── Rows ──

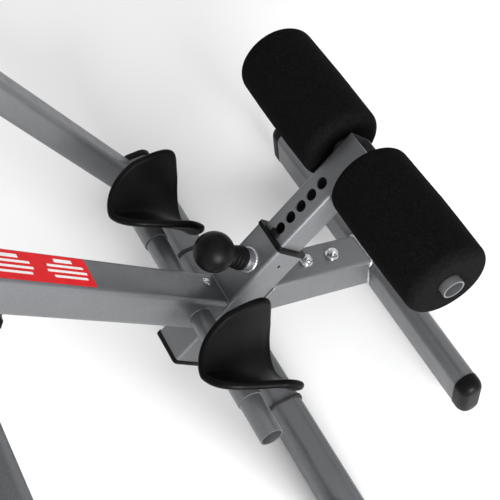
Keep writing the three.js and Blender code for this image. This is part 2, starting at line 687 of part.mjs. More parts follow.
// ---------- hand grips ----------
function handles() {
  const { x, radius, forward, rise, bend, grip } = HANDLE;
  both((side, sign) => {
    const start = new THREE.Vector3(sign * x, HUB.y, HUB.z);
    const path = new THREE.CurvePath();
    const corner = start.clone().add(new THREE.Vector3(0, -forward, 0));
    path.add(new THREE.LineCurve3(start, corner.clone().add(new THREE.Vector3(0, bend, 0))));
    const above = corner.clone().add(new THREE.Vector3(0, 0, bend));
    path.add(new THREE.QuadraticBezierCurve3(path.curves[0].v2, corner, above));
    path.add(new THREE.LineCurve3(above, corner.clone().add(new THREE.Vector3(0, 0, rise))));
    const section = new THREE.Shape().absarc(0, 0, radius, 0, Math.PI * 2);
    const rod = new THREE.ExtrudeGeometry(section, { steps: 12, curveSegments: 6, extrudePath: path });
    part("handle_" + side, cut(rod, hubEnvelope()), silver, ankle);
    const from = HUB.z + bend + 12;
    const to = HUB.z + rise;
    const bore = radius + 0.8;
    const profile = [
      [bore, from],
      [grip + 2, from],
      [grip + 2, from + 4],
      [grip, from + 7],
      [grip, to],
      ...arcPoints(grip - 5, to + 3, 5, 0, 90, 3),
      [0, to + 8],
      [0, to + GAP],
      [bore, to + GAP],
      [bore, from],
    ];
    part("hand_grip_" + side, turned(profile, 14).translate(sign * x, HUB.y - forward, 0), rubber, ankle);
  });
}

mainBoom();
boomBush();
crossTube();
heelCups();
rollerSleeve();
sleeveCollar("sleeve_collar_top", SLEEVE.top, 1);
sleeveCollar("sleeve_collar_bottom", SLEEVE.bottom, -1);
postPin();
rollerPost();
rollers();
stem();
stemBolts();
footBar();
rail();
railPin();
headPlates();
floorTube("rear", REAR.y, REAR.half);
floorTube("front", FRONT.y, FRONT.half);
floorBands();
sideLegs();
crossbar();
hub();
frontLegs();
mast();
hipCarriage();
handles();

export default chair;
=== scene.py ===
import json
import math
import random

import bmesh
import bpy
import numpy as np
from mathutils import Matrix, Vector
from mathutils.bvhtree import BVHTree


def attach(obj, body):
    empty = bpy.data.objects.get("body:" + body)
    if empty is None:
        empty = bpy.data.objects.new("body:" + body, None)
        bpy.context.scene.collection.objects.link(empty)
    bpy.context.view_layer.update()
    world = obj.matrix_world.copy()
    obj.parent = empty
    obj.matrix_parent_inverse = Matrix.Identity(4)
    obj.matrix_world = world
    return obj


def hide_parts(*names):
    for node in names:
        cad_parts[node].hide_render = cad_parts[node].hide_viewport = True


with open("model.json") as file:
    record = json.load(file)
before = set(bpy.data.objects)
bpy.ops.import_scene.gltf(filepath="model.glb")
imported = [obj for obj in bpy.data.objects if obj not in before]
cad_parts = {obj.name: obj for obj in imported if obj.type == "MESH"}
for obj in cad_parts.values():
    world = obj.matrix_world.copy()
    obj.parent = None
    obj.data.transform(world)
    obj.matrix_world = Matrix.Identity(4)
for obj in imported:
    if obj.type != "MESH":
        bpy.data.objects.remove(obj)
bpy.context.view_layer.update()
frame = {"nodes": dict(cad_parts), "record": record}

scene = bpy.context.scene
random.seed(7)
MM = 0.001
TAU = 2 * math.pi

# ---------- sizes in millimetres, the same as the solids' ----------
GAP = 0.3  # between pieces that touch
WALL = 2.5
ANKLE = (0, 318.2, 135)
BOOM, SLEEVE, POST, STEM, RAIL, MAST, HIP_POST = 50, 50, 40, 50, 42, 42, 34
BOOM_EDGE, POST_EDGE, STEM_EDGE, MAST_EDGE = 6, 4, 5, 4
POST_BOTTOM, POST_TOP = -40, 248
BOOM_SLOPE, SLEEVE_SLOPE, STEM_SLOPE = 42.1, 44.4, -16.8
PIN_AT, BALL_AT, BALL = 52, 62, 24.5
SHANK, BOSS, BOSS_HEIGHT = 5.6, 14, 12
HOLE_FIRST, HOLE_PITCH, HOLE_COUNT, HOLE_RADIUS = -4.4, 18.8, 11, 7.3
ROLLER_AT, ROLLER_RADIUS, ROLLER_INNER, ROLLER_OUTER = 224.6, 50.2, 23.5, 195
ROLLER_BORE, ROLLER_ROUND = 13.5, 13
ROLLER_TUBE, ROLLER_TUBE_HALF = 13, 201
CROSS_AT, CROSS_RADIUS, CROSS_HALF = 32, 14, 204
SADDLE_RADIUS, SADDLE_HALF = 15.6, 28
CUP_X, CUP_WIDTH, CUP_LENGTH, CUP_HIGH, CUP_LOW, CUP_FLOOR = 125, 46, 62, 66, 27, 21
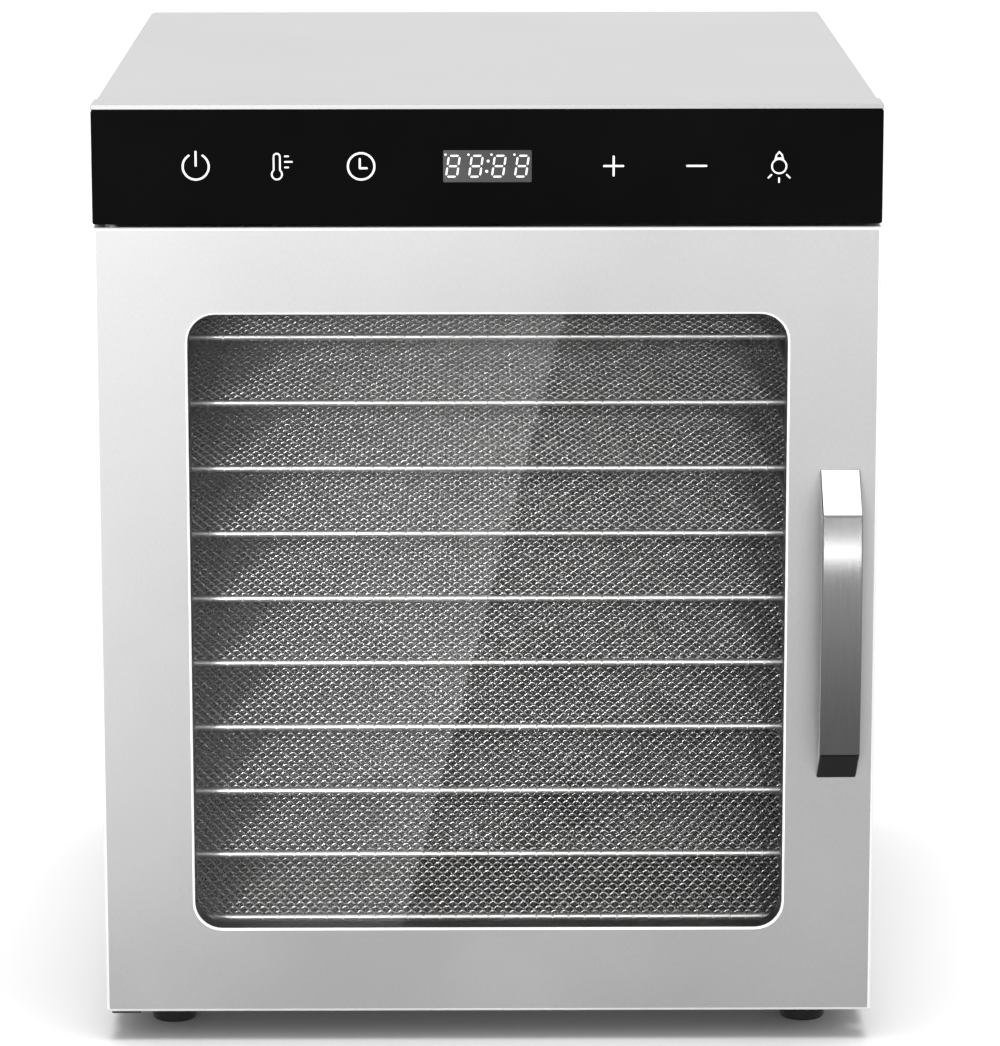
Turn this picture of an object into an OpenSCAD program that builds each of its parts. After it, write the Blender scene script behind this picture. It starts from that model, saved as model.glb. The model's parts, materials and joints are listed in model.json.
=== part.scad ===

───

• **Task details**
Begin with the line containing "mainBoom();", end with the line containing "obj.data.transform(world)", and repeat every line in that stretch exactly.

• **Task response**
mainBoom();
boomBush();
crossTube();
heelCups();
rollerSleeve();
sleeveCollar("sleeve_collar_top", SLEEVE.top, 1);
sleeveCollar("sleeve_collar_bottom", SLEEVE.bottom, -1);
postPin();
rollerPost();
rollers();
stem();
stemBolts();
footBar();
rail();
railPin();
headPlates();
floorTube("rear", REAR.y, REAR.half);
floorTube("front", FRONT.y, FRONT.half);
floorBands();
sideLegs();
crossbar();
hub();
frontLegs();
mast();
hipCarriage();
handles();

export default chair;
=== scene.py ===
import json
import math
import random

import bmesh
import bpy
import numpy as np
from mathutils import Matrix, Vector
from mathutils.bvhtree import BVHTree


def attach(obj, body):
    empty = bpy.data.objects.get("body:" + body)
    if empty is None:
        empty = bpy.data.objects.new("body:" + body, None)
        bpy.context.scene.collection.objects.link(empty)
    bpy.context.view_layer.update()
    world = obj.matrix_world.copy()
    obj.parent = empty
    obj.matrix_parent_inverse = Matrix.Identity(4)
    obj.matrix_world = world
    return obj


def hide_parts(*names):
    for node in names:
        cad_parts[node].hide_render = cad_parts[node].hide_viewport = True


with open("model.json") as file:
    record = json.load(file)
before = set(bpy.data.objects)
bpy.ops.import_scene.gltf(filepath="model.glb")
imported = [obj for obj in bpy.data.objects if obj not in before]
cad_parts = {obj.name: obj for obj in imported if obj.type == "MESH"}
for obj in cad_parts.values():
    world = obj.matrix_world.copy()
    obj.parent = None
    obj.data.transform(world)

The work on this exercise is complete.